3D code data:

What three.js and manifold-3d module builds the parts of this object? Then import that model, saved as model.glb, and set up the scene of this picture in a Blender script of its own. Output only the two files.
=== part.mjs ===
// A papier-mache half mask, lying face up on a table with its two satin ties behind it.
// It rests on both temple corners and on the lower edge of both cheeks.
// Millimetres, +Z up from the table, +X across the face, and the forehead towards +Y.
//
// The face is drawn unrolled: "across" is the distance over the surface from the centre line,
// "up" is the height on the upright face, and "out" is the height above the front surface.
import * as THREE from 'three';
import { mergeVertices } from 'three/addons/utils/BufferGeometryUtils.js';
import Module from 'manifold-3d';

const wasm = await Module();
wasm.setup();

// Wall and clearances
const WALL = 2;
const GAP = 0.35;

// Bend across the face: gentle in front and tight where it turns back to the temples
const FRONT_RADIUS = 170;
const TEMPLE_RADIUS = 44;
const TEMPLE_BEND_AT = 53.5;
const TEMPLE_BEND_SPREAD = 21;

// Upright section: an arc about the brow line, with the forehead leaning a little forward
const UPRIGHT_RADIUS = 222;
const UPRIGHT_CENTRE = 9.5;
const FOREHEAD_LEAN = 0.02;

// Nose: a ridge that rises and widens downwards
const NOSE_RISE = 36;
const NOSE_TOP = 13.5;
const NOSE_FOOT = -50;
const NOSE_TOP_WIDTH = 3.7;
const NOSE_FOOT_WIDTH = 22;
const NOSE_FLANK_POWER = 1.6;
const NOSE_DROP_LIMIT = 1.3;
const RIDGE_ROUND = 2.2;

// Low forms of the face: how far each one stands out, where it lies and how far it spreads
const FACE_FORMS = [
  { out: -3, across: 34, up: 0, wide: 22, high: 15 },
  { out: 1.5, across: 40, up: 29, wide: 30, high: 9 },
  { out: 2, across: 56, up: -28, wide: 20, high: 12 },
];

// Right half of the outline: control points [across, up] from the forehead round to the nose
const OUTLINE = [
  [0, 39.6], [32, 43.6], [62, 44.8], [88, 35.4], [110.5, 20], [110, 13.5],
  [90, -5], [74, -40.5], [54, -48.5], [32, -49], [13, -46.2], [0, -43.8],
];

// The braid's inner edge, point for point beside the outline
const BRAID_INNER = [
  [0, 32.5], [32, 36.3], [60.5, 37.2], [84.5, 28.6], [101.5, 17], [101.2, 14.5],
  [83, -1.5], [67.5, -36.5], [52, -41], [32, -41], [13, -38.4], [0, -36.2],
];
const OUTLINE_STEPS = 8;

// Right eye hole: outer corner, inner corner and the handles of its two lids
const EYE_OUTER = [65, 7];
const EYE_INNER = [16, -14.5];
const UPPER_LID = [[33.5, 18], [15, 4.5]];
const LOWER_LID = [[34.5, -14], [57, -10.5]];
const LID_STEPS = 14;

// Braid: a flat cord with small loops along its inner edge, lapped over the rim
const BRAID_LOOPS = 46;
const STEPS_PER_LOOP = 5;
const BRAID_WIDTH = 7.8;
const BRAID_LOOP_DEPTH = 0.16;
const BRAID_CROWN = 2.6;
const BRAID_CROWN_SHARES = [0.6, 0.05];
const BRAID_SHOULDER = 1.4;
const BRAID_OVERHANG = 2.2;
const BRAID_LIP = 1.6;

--

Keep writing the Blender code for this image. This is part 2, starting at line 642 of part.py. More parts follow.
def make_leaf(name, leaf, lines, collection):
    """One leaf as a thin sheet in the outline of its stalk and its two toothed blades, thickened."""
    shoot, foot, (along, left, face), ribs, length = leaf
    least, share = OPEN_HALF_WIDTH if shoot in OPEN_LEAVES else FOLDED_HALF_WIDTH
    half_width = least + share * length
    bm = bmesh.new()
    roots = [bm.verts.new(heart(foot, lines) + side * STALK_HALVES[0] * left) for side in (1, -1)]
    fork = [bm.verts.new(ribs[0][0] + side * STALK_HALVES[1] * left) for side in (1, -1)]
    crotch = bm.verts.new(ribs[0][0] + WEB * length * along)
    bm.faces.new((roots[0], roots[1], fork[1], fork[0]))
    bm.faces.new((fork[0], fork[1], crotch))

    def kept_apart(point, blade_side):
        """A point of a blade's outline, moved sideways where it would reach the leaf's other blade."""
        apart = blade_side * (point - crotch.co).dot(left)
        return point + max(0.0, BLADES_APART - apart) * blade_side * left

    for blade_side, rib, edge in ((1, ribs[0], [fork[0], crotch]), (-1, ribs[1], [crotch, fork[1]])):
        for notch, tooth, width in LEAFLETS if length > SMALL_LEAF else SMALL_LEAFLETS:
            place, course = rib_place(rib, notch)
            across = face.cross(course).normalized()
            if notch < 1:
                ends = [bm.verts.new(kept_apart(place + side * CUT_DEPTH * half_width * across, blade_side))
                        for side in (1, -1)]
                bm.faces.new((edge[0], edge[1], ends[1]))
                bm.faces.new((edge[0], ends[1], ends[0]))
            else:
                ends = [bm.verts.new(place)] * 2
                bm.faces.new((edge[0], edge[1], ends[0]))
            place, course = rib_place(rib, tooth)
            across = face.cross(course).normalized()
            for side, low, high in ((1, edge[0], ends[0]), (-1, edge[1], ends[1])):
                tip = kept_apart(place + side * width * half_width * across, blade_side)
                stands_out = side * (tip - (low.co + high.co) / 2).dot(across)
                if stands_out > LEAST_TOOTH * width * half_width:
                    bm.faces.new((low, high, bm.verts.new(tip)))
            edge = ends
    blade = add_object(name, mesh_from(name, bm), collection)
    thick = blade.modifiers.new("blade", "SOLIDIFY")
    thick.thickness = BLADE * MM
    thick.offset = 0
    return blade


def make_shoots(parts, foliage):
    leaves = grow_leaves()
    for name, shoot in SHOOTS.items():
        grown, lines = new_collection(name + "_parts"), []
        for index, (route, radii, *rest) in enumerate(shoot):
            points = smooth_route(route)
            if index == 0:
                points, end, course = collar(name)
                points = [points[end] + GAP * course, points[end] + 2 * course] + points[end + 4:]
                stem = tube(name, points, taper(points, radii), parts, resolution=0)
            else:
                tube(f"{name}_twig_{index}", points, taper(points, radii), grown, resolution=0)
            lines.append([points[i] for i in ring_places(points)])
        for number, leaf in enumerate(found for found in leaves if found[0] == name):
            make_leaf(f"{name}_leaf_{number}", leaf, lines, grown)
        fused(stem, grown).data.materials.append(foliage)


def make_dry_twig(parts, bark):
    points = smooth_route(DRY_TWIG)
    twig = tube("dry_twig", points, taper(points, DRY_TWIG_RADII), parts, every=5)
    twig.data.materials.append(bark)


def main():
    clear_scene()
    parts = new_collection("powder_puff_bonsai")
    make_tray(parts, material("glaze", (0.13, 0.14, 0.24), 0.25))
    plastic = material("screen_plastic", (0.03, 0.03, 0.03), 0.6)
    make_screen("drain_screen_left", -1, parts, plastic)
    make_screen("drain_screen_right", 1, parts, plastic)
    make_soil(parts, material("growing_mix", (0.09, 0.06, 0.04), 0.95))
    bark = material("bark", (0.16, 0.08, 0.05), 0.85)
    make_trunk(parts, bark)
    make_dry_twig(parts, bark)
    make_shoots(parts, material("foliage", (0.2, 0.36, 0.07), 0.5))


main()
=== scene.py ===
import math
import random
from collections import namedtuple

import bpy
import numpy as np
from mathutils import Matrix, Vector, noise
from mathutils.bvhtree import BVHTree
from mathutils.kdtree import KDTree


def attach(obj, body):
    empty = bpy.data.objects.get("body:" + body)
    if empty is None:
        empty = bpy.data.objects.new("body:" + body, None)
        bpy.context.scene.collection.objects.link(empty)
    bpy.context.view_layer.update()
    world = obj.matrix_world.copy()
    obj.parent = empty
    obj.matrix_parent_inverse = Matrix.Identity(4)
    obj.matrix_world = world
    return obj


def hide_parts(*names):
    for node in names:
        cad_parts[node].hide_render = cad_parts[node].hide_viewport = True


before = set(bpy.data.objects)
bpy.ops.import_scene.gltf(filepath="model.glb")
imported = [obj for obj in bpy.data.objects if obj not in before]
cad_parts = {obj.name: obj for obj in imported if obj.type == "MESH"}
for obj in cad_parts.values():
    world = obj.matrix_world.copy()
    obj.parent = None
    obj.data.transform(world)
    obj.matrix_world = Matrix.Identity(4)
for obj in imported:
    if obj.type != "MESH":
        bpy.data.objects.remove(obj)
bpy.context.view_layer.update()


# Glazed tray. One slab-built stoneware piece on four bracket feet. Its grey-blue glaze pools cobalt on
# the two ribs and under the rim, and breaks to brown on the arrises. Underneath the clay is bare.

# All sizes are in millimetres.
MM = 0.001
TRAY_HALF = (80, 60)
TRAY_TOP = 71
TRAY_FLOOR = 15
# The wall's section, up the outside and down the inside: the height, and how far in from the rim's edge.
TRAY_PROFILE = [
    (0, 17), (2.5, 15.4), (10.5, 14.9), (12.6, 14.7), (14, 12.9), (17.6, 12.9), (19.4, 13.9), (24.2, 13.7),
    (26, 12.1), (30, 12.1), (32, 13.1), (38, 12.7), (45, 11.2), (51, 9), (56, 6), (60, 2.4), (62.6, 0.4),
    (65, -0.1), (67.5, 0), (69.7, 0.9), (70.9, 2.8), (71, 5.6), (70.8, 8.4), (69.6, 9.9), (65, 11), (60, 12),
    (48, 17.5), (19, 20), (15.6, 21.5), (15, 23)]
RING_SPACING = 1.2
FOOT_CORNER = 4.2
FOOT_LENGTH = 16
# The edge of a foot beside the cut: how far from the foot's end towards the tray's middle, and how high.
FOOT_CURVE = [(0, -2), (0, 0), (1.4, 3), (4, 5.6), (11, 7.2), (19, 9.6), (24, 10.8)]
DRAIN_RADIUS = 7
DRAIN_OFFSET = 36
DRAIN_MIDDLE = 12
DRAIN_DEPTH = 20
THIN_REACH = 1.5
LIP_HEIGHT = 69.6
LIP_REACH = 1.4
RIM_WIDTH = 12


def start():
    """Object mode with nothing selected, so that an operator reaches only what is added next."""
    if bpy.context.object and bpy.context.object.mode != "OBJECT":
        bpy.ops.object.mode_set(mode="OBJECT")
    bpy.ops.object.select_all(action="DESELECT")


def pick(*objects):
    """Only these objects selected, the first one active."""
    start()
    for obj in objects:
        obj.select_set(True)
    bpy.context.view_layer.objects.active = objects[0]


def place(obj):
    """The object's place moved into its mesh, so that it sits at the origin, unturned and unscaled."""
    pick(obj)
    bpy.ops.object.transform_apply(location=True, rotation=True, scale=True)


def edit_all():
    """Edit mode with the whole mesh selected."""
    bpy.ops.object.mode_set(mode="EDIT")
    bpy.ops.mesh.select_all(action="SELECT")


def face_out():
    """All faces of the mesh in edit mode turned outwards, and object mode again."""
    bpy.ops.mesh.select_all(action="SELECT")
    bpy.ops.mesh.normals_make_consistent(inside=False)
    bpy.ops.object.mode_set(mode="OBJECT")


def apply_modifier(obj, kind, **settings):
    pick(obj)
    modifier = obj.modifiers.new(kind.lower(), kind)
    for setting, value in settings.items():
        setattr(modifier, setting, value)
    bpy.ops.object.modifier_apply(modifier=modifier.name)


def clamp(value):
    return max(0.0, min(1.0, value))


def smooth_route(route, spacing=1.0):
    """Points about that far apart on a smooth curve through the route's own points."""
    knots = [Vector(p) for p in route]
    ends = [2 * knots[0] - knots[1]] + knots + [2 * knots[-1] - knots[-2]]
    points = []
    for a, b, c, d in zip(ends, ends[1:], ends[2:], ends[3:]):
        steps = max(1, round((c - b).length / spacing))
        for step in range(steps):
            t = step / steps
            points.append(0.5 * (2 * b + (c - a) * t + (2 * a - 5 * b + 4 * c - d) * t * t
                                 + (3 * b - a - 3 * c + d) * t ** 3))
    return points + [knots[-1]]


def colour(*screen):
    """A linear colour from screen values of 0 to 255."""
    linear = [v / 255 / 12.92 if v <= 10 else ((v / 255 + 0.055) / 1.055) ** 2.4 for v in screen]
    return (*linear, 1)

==

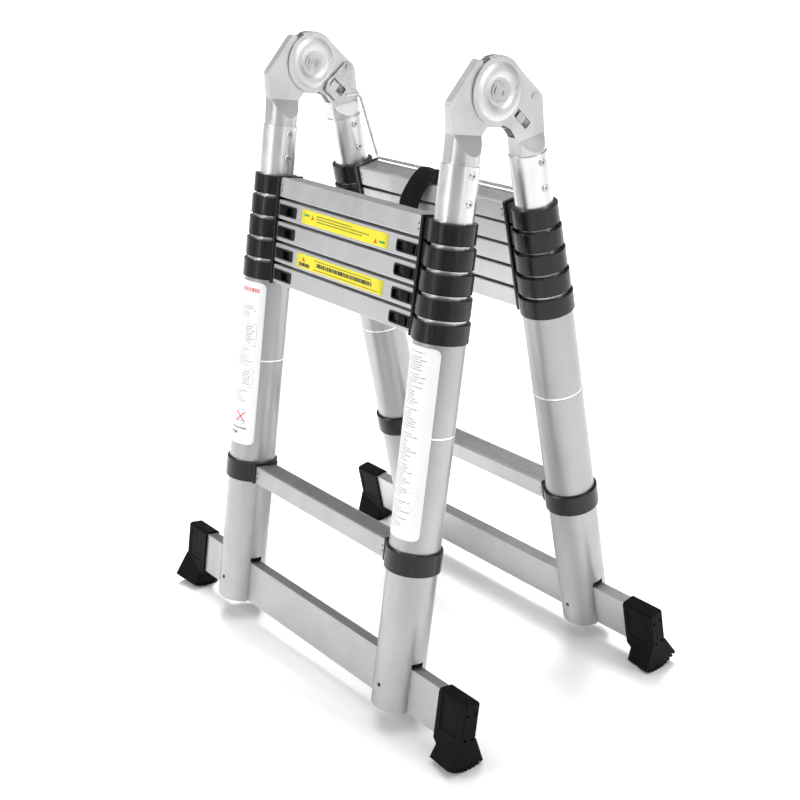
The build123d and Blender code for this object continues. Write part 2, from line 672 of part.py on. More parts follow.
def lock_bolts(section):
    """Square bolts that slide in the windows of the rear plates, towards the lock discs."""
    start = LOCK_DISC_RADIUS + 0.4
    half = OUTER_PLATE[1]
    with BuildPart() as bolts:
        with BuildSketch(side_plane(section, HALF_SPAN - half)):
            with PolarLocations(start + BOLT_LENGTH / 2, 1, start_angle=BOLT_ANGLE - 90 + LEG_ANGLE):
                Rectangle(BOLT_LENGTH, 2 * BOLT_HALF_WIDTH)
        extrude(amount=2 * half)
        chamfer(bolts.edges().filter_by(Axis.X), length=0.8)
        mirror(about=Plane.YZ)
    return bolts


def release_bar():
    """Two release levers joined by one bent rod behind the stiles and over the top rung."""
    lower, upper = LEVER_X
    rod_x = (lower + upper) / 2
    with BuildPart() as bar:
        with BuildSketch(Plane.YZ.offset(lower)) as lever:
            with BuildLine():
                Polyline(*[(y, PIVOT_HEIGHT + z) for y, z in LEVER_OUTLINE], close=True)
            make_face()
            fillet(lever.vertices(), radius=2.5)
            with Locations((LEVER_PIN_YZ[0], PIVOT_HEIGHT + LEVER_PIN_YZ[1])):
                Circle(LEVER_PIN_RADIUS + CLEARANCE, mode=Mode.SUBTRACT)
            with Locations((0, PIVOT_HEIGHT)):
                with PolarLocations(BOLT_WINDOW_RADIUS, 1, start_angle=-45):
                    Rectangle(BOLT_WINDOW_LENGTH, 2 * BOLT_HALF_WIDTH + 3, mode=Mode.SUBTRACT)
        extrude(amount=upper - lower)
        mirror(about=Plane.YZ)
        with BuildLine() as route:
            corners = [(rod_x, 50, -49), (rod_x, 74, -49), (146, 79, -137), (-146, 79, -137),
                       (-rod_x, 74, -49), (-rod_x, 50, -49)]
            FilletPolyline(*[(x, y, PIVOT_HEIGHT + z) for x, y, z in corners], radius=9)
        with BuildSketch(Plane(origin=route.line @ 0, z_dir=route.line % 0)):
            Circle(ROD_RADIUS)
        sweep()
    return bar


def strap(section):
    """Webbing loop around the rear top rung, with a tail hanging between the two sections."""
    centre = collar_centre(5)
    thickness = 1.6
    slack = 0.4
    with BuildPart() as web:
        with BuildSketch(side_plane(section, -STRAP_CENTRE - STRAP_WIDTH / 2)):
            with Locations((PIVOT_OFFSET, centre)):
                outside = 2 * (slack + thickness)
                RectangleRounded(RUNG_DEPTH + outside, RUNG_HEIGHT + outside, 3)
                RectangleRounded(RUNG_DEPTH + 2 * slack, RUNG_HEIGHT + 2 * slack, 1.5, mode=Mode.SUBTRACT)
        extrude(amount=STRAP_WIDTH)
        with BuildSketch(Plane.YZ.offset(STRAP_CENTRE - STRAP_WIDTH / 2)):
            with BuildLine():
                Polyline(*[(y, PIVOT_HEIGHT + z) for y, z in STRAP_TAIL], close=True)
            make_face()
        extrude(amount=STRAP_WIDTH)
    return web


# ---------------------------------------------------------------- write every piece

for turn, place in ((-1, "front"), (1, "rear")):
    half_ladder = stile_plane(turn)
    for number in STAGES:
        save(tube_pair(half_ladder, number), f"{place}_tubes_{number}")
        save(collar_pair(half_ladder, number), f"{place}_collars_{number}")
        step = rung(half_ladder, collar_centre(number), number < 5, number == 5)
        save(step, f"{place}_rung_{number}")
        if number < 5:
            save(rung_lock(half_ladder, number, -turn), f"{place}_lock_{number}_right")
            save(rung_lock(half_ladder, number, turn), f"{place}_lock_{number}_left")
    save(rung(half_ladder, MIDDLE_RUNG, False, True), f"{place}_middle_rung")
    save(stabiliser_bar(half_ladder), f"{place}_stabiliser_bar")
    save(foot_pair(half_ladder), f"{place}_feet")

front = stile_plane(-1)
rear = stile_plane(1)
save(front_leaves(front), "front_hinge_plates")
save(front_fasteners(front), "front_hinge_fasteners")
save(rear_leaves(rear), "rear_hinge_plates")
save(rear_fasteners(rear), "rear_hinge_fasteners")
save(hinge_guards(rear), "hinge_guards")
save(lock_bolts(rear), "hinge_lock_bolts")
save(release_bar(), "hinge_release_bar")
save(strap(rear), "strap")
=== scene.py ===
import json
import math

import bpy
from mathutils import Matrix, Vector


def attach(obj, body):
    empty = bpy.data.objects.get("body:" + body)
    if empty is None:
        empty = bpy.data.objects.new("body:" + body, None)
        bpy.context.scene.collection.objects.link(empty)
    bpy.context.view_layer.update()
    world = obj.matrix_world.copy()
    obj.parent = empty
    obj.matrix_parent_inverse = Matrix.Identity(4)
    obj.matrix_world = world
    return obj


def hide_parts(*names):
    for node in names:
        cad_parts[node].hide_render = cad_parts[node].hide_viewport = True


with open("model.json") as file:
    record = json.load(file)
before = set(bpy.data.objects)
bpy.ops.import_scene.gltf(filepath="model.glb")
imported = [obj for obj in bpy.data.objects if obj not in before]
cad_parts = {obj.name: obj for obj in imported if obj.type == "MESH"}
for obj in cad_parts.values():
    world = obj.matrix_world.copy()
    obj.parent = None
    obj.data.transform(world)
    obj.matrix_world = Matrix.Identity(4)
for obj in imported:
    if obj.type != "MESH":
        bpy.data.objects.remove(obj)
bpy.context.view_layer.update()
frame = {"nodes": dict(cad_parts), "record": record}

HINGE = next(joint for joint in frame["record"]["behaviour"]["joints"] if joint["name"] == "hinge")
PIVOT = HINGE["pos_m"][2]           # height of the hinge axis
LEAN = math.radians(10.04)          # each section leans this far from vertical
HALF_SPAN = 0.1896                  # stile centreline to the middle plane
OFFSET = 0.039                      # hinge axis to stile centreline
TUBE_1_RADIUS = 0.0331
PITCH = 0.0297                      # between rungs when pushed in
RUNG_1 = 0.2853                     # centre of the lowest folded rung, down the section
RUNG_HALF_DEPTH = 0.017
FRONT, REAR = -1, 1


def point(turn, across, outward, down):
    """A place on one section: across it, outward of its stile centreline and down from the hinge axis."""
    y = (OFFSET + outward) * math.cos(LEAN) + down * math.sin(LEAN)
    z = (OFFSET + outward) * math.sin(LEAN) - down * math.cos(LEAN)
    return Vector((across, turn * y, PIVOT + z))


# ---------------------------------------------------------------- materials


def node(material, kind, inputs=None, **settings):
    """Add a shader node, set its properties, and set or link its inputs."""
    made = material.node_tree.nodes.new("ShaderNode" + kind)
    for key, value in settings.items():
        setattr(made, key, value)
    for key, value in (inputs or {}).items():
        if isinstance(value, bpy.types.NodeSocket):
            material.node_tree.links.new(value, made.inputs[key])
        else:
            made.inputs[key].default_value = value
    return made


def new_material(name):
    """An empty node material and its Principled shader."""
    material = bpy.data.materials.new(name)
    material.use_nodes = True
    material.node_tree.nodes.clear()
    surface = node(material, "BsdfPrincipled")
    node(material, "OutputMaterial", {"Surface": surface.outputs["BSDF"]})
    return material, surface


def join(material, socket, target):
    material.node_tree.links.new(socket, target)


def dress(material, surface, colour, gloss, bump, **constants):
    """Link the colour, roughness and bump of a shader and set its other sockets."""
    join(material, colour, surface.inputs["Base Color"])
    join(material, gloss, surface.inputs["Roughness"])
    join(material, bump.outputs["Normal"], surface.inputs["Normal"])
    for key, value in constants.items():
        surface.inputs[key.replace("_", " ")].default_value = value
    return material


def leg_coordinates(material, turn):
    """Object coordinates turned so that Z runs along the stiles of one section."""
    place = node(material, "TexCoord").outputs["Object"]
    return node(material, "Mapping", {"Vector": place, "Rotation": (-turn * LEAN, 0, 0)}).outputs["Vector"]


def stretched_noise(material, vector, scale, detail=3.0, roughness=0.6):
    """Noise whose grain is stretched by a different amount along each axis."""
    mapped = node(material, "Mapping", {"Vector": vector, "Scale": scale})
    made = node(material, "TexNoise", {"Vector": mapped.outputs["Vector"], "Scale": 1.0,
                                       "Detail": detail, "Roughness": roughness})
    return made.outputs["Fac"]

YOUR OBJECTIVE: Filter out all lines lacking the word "More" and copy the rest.

SOLUTION TO THE PROBLEM:
Keep writing the Blender code for this image. This is part 2, starting at line 642 of part.py. More parts follow.
The build123d and Blender code for this object continues. Write part 2, from line 672 of part.py on. More parts follow.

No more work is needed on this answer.